- Exercise objective:
Locate, in the data below, the line that contains "return faces" and the line that contains "obj.parent = empty"; reproduce exactly those two lines and every line between them, nothing more.

- Records for processing:
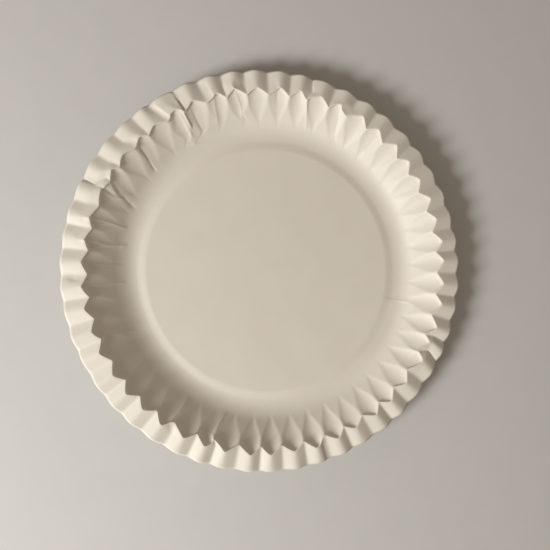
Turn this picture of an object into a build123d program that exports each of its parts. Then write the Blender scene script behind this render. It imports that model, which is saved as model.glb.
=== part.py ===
from build123d import *
import os
from math import cos, hypot, radians, sin, tan

# A disposable paper plate, pressed in one stroke from a flat disc of coated board.
# Millimetres. The origin is on the surface the plate stands on, under its centre. +Z is up.

# ---- driving dimensions ----
sheet = 0.4             # thickness of the board
rim_radius = 115.0      # outer edge, at the middle of its wave
flange_width = 11.5     # across the flange, from the middle of the zigzag crest to the edge
wall_width = 25.5       # across the wall, from the middle of the foot to the crest
foot_width = 1.0        # the flat ring that the plate stands on
panel_raise = 0.8       # the floor of the well stands this much above the foot
panel_step = 5.5        # width of the gentle step from the floor down to the foot
cove_radius = 16.0      # inside of the bend from the foot up into the wall
wall_angle = 40.0       # slope of the wall
flange_angle = 10.0     # slope of the flange, which falls outwards
flutes = 51             # leaf-shaped grooves pressed into the wall, each with a ridge in the flange
first_flute = 2.35      # turn from +X to the middle of the first groove, in degrees
groove_depth = 2.0      # groove below the plain wall beside it, at the crest
flange_wave = 2.4       # flange ridge above its valleys
plain_wall = 2.0        # wall above the cove before the grooves begin to deepen
groove_foot = 0.10      # share of the pitch that a groove takes up where it begins
groove_top = 0.90       # share of the pitch that it takes up at the crest
crest_bend = 1.3        # length of the rounded fold on each side of the crest line

# ---- sizes that follow ----
pitch = 360 / flutes
crest_radius = rim_radius - flange_width
foot_radius = crest_radius - wall_width
floor_radius = foot_radius - foot_width / 2 - panel_step


def slope(angle):
    """Unit direction of a line in the meridian plane that rises outwards at this angle."""
    return (cos(radians(angle)), sin(radians(angle)))


def along(point, direction, distance):
    """The point this distance further on, in the meridian plane."""
    return (point[0] + distance * direction[0], point[1] + distance * direction[1])


def heading(start, end):
    """Unit direction from one meridian point to another."""
    length = hypot(end[0] - start[0], end[1] - start[1])
    return ((end[0] - start[0]) / length, (end[1] - start[1]) / length)


def below(point, direction, distance):
    """The point this distance under a line that runs outwards in this direction."""
    return (point[0] + distance * direction[1], point[1] - distance * direction[0])


def meeting(point_a, direction_a, point_b, direction_b):
    """Where two meridian lines cross."""
    across = direction_a[0] * direction_b[1] - direction_a[1] * direction_b[0]
    gap = (point_b[0] - point_a[0], point_b[1] - point_a[1])
    return along(point_a, direction_a, (gap[0] * direction_b[1] - gap[1] * direction_b[0]) / across)


def underside(line):
    """The same run of straight lines, one sheet lower, with mitred corners."""
    runs = [heading(a, b) for a, b in zip(line, line[1:])]
    points = [below(line[0], runs[0], sheet)]
    for corner, before, after in zip(line[1:], runs, runs[1:]):
        points.append(meeting(below(corner, before, sheet), before, below(corner, after, sheet), after))
    return points + [below(line[-1], runs[-1], sheet)]


# ---- meridian of the upper face ----
# The smooth part: flat floor, step, flat foot. Then the cove, up to the wall's slope.
floor_end = (floor_radius, panel_raise + sheet)
foot_start = (foot_radius - foot_width / 2, sheet)
foot_end = (foot_radius + foot_width / 2, sheet)
cove_centre = (foot_end[0], sheet + cove_radius)
cove_end = below(cove_centre, slope(wall_angle), cove_radius)
smooth_line = [(0, floor_end[1]), floor_end, foot_start, foot_end]

# The fluted part: the plain start of the wall, the corner of the crest, the outer edge.
plain_end = along(cove_end, slope(wall_angle), plain_wall)
crest_rise = (crest_radius - cove_end[0]) * tan(radians(wall_angle))
crest = (crest_radius, cove_end[1] + crest_rise)
edge = along(crest, slope(-flange_angle), flange_width / cos(radians(flange_angle)))


def fluted_line(wave):
    """Meridian of the fluted part: wave 1 follows a groove and its ridge, -1 a land and its valley."""
    wall_line = below(crest, slope(wall_angle), wave * groove_depth / 2)
    flange_line = below(crest, slope(-flange_angle), -wave * flange_wave / 2)
    corner = meeting(wall_line, slope(wall_angle), flange_line, slope(-flange_angle))
    return [cove_end, plain_end, corner, below(edge, slope(-flange_angle), -wave * flange_wave / 2)]


def polar(point, angle):
    """A meridian point turned to this angle about the plate's axis."""
    return Vector(point[0] * cos(radians(angle)), point[0] * sin(radians(angle)), point[1])


# ---- faces of one flute ----
# A strip is a groove with its ridge, or the land beside it with its valley. Each row of a strip's
# net is three control points and their weights. A row with no wave in it is a true arc.
def row(sides, middle, start, end):
    """A row between two angles, with its sides on one meridian and its middle on another."""
    weight = cos(radians((end - start) / 2))
    left = polar(sides, start)
    right = polar(sides, end)
    top = polar(middle, (start + end) / 2)
    return [left, (top * (2 + 2 * weight) - left - right) / (2 * weight), right], [1, weight, 1]


def patch(rows):
    """The face over a run of rows."""
    return Face.make_bezier_surface([points for points, _ in rows], [weights for _, weights in rows])


def between(row_a, row_b, share):
    """The row this share of the way from one row to another."""
    points = [a + (b - a) * share for a, b in zip(row_a[0], row_b[0])]
    weights = [a + (b - a) * share for a, b in zip(row_a[1], row_b[1])]
    return points, weights


def span(strip, share):
    """First and last angle of a strip, where the groove takes up this share of the pitch."""
    half = share * pitch / 2
    return (-half, half) if strip == "groove" else (half, pitch - half)


def strip_faces(strip, side_line, middle_line):
    """Wall, rounded crest and flange of one strip on one side of the sheet, and its outer row."""
    shares = [groove_foot, groove_foot, groove_top, groove_top]
    rows = [row(s, m, *span(strip, share)) for s, m, share in zip(side_line, middle_line, shares)]
    start, plain, corner, outer = rows
    wall_length = hypot(side_line[2][0] - side_line[1][0], side_line[2][1] - side_line[1][1])
    flange_length = hypot(side_line[3][0] - side_line[2][0], side_line[3][1] - side_line[2][1])
    wall_end = between(plain, corner, 1 - crest_bend / wall_length)
    flange_start = between(corner, outer, crest_bend / flange_length)
    nets = [[start, plain, wall_end], [wall_end, corner, flange_start], [flange_start, outer]]
    return [patch(net) for net in nets], outer


def smooth_faces(strip, line, bend_radius):
    """One strip's share of the step, foot and cove, on one side of the sheet."""
    first, last = span(strip, groove_foot)
    corners = [polar(point, first) for point in line[1:]]
    edges = [Edge.make_line(a, b) for a, b in zip(corners, corners[1:])]
    middle = polar(below(cove_centre, slope(wall_angle / 2), bend_radius), first)
    end = polar(below(cove_centre, slope(wall_angle), bend_radius), first)
    edges.append(Edge.make_three_point_arc(corners[-1], middle, end))
    return [Face.revolve(edge_line, last - first, Axis.Z) for edge_line in edges]


def floor_face(point):
    """The flat floor inside this meridian point, bounded by an arc for each strip."""
    ends = sorted(
        angle + index * pitch
        for index in range(flutes)
        for angle in span("groove", groove_foot)
    )
    arcs = [
        Edge.make_three_point_arc(polar(point, a), polar(point, (a + b) / 2), polar(point, b))
        for a, b in zip(ends, ends[1:] + [ends[0] + 360])
    ]
    return Face(Wire(arcs))


def one_flute():
    """All the faces of one groove and the land beside it."""
    land_line = fluted_line(-1)
    groove_line = fluted_line(1)
    faces = []
    for strip, middle_line in (("groove", groove_line), ("land", land_line)):
        upper, upper_edge = strip_faces(strip, land_line, middle_line)
        lower, lower_edge = strip_faces(strip, underside(land_line), underside(middle_line))
        faces += upper + lower + [patch([upper_edge, lower_edge])]
        faces += smooth_faces(strip, smooth_line, cove_radius)
        faces += smooth_faces(strip, underside(smooth_line), cove_radius + sheet)
    return faces


def plate():
    """The whole plate: one flute's faces repeated round the axis, closed by the floor."""
    flute = one_flute()
    faces = [face.rotate(Axis.Z, index * pitch) for index in range(flutes) for face in flute]
    faces.append(floor_face(smooth_line[1]))
    faces.append(floor_face(underside(smooth_line)[1]))
    return Solid(Shell(faces)).clean().rotate(Axis.Z, first_flute)


os.makedirs("parts", exist_ok=True)
paper_plate = plate()
export_step(paper_plate, "parts/paper_plate.step")
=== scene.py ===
from math import atan2, cos, degrees, exp, floor, pi, radians, sin, sqrt, tan
from random import Random

import bmesh
import bpy
from mathutils import Matrix, Vector, noise


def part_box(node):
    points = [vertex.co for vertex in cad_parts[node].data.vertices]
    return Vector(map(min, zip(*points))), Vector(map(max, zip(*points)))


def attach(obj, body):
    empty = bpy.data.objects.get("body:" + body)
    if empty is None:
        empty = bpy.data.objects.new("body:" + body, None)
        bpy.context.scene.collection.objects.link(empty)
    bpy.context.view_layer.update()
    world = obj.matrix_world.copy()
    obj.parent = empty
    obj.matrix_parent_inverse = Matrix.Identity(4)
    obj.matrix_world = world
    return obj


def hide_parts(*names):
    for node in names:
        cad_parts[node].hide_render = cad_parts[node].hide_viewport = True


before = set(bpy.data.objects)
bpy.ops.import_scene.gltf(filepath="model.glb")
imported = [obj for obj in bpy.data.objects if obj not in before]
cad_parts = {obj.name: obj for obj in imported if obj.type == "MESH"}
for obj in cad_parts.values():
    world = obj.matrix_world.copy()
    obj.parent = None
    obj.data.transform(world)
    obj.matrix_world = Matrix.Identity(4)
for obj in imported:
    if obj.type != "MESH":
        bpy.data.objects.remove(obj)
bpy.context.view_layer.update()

# A disposable paper plate of white coated board, with the creases of a plate that has been handled.
# Sizes are in millimetres until the mesh is finished, and angles are in degrees from +X.
MM = 0.001
low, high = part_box("paper_plate")

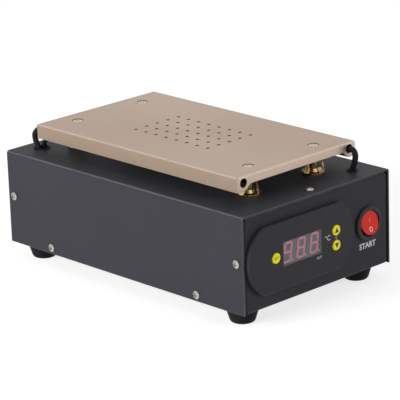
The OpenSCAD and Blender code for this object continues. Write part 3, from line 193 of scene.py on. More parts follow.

- Answer for the task:
    return faces


def plate():
    """The whole plate: one flute's faces repeated round the axis, closed by the floor."""
    flute = one_flute()
    faces = [face.rotate(Axis.Z, index * pitch) for index in range(flutes) for face in flute]
    faces.append(floor_face(smooth_line[1]))
    faces.append(floor_face(underside(smooth_line)[1]))
    return Solid(Shell(faces)).clean().rotate(Axis.Z, first_flute)


os.makedirs("parts", exist_ok=True)
paper_plate = plate()
export_step(paper_plate, "parts/paper_plate.step")
=== scene.py ===
from math import atan2, cos, degrees, exp, floor, pi, radians, sin, sqrt, tan
from random import Random

import bmesh
import bpy
from mathutils import Matrix, Vector, noise


def part_box(node):
    points = [vertex.co for vertex in cad_parts[node].data.vertices]
    return Vector(map(min, zip(*points))), Vector(map(max, zip(*points)))


def attach(obj, body):
    empty = bpy.data.objects.get("body:" + body)
    if empty is None:
        empty = bpy.data.objects.new("body:" + body, None)
        bpy.context.scene.collection.objects.link(empty)
    bpy.context.view_layer.update()
    world = obj.matrix_world.copy()
    obj.parent = empty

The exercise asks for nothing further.